Training at scale

§1 Data parallelism + ZeRO/FSDP
Data parallelism — replicate the model on N GPUs, give each a different micro-batch, all-reduce gradients at the end — is the simplest scaling strategy. It works until the model itself doesn‘t fit on one GPU. ZeRO (Rajbhandari 2020) extends DP by SHARDING the optimizer state, gradients, and parameters across the DP ranks. FSDP is the PyTorch implementation. Together: a 70B model trains on 8× H100 without tensor parallelism, by carefully partitioning the per-rank memory footprint.
§2 Tensor + pipeline + expert parallelism
Beyond data parallelism, three orthogonal parallelism dimensions: TENSOR parallel (split each matmul across GPUs), PIPELINE parallel (split the model‘s layers into sequential stages), EXPERT parallel (place different MoE experts on different GPUs). At frontier scale, all three combine with DP into a "3D parallelism" grid that maps the model onto thousands of GPUs.

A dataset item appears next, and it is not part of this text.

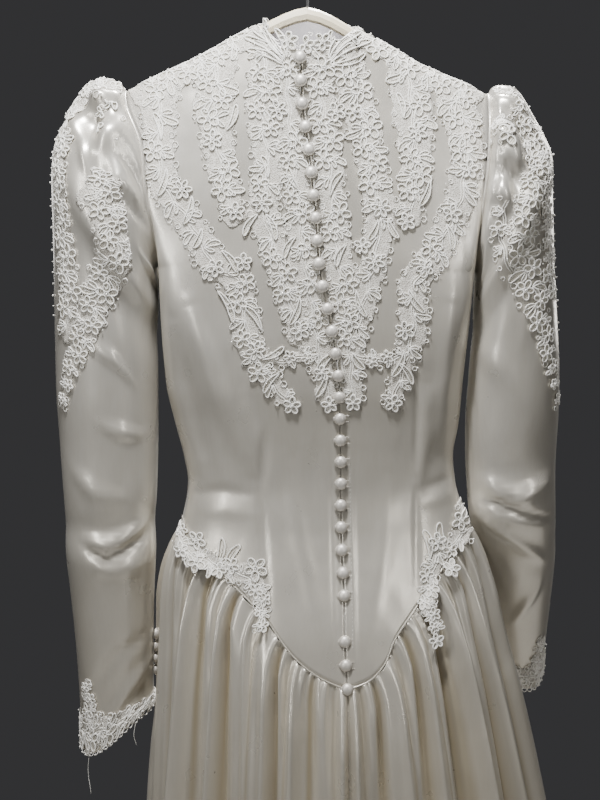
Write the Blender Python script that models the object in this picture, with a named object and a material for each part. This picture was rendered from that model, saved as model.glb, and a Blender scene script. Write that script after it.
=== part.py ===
"""A wedding dress hung on a slim moulded hanger, with a gathered skirt and corded lace.

Metres, +Z up. The origin is the inside top of the hanger's hook. The dress faces -Y, so the
buttoned back faces +Y, and the wearer's left is +X.
"""

import math
from collections import namedtuple

import bpy
import numpy as np

MM = 0.001
LEFT, RIGHT = 1, -1
BACK, FRONT = 1, -1

# Cloth walls and the gaps between pieces
BODICE_WALL = 1.5 * MM
SKIRT_WALL = 1.2 * MM
SLEEVE_WALL = 1.2 * MM
SEAM_GAP = 0.3 * MM
EDGE_GAP = 0.5 * MM
WAIST_GAP = 0.8 * MM
ARMHOLE_GAP = 0.8 * MM

# Corded lace: its lift off the cloth, its net, and how far its motifs stand up from the net
LACE_LIFT = 0.35 * MM
LACE_NET = 0.7 * MM
LACE_RELIEF = 1.6 * MM
LACE_DOME = 12 * MM
LACE_LOBE = 2.6 * MM
LACE_LOBE_PITCH = 27 * MM

# The body by height: centre back line, left and right edges, and half depths behind and in front
BodyRow = namedtuple("BodyRow", "z centre left right back front")
BODY = [
    BodyRow(-1.620, -0.060, 0.195, -0.350, 0.230, 0.190),
    BodyRow(-1.200, -0.050, 0.170, -0.295, 0.160, 0.140),
    BodyRow(-0.907, -0.043, 0.153, -0.243, 0.115, 0.103),
    BodyRow(-0.776, -0.041, 0.149, -0.215, 0.094, 0.088),
    BodyRow(-0.710, -0.038, 0.1455, -0.197, 0.080, 0.078),
    BodyRow(-0.660, -0.037, 0.144, -0.186, 0.064, 0.068),
    BodyRow(-0.625, -0.035, 0.137, -0.177, 0.054, 0.060),
    BodyRow(-0.604, -0.0345, 0.130, -0.167, 0.050, 0.055),
    BodyRow(-0.562, -0.034, 0.123, -0.153, 0.046, 0.052),
    BodyRow(-0.536, -0.034, 0.127, -0.1505, 0.047, 0.055),
    BodyRow(-0.500, -0.033, 0.136, -0.156, 0.050, 0.062),
    BodyRow(-0.460, -0.032, 0.1445, -0.159, 0.055, 0.073),
    BodyRow(-0.400, -0.024, 0.148, -0.1635, 0.058, 0.084),
    BodyRow(-0.340, -0.012, 0.149, -0.1675, 0.058, 0.087),
    BodyRow(-0.310, -0.0095, 0.1515, -0.170, 0.056, 0.083),
    BodyRow(-0.273, -0.0065, 0.159, -0.1745, 0.054, 0.076),
    BodyRow(-0.226, -0.0015, 0.1625, -0.179, 0.050, 0.068),
    BodyRow(-0.168, 0.006, 0.182, -0.181, 0.046, 0.062),
    BodyRow(-0.080, 0.008, 0.182, -0.181, 0.045, 0.058),
]
BODY_SQUARENESS = 2.2
ARMPIT_SQUARENESS = 5.0
ARMPIT_TALL = 0.05

# Shoulder seams, from the neck point out to the tip
ShoulderRow = namedtuple("ShoulderRow", "x z")
SHOULDERS = {
    LEFT: [ShoulderRow(0.049, -0.1025), ShoulderRow(0.107, -0.1345), ShoulderRow(0.182, -0.168)],
    RIGHT: [ShoulderRow(-0.0485, -0.1055), ShoulderRow(-0.1125, -0.143), ShoulderRow(-0.181, -0.171)],
}

# The neck edge at its middle: place, how far out it stands, and how sharply it climbs to the shoulders
Neck = namedtuple("Neck", "x z out power")
NECK = {BACK: Neck(0.008, -0.131, 0.045, 3.0), FRONT: Neck(0.0, -0.091, 0.058, 2.0)}

# Armholes: the lowest point, and how far the opening reaches behind and in front
ARMHOLE_BOTTOM = {LEFT: -0.3393, RIGHT: -0.345}
ARMHOLE_REACH = {BACK: 0.045, FRONT: 0.050}

# The pointed waist seam, by share of the width from the middle to the side
WaistRow = namedtuple("WaistRow", "share left right")
WAIST_BACK = [
    WaistRow(0.00, -0.757, -0.757),
    WaistRow(0.13, -0.747, -0.749),
    WaistRow(0.24, -0.733, -0.732),
    WaistRow(0.31, -0.720, -0.711),
    WaistRow(0.43, -0.691, -0.688),
    WaistRow(0.70, -0.648, -0.644),
    WaistRow(1.00, -0.612, -0.608),
]
WAIST_FRONT = [
    WaistRow(0.00, -0.745, -0.745),
    WaistRow(0.15, -0.735, -0.734),
    WaistRow(0.45, -0.689, -0.685),
    WaistRow(1.00, -0.612, -0.608),
]

# Cloth falls from the shoulder: how soon it reaches the body's depth
FALL_LENGTH = 0.07
FALL_POWER = 0.5

# The bust, on the front only
BUST_X = 0.078
BUST_Z = -0.335
BUST_OUT = 0.011
BUST_WIDE = 0.050
BUST_TALL = 0.062

# Where the bodice's columns and rows lie. Shares are read off the body at one height
SHARE_HEIGHT = -0.10
FRONT_MIDDLE_OVER = 0.2
NECK_SHARE = {LEFT: 0.235, RIGHT: 0.300}
NECK_COLUMNS = (0.0, 0.36, 0.70, 0.90)
SIDE_COLUMNS = (0.0, 0.17, 0.35, 0.54, 0.73, 0.90, 1.0)
ARMPIT_ROW = 9
BODICE_ROWS = (
    0.0, 0.016, 0.05, 0.09, 0.135, 0.18, 0.23, 0.28, 0.33, 0.386, 0.45, 0.52, 0.62, 0.74, 0.87, 1.0,
)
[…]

§3 Context parallelism + the multi-node systems problem
For ultra-long contexts (1M+ tokens), even attention with FlashAttention runs out of memory and compute. Context parallelism (CP) splits the SEQUENCE dimension across GPUs. Ring Attention (Liu 2023) combines this with FlashAttention‘s tile-and-stream pattern to make 1M-token training viable. This section also closes Part V by walking the broader systems-engineering picture of LLM training at scale.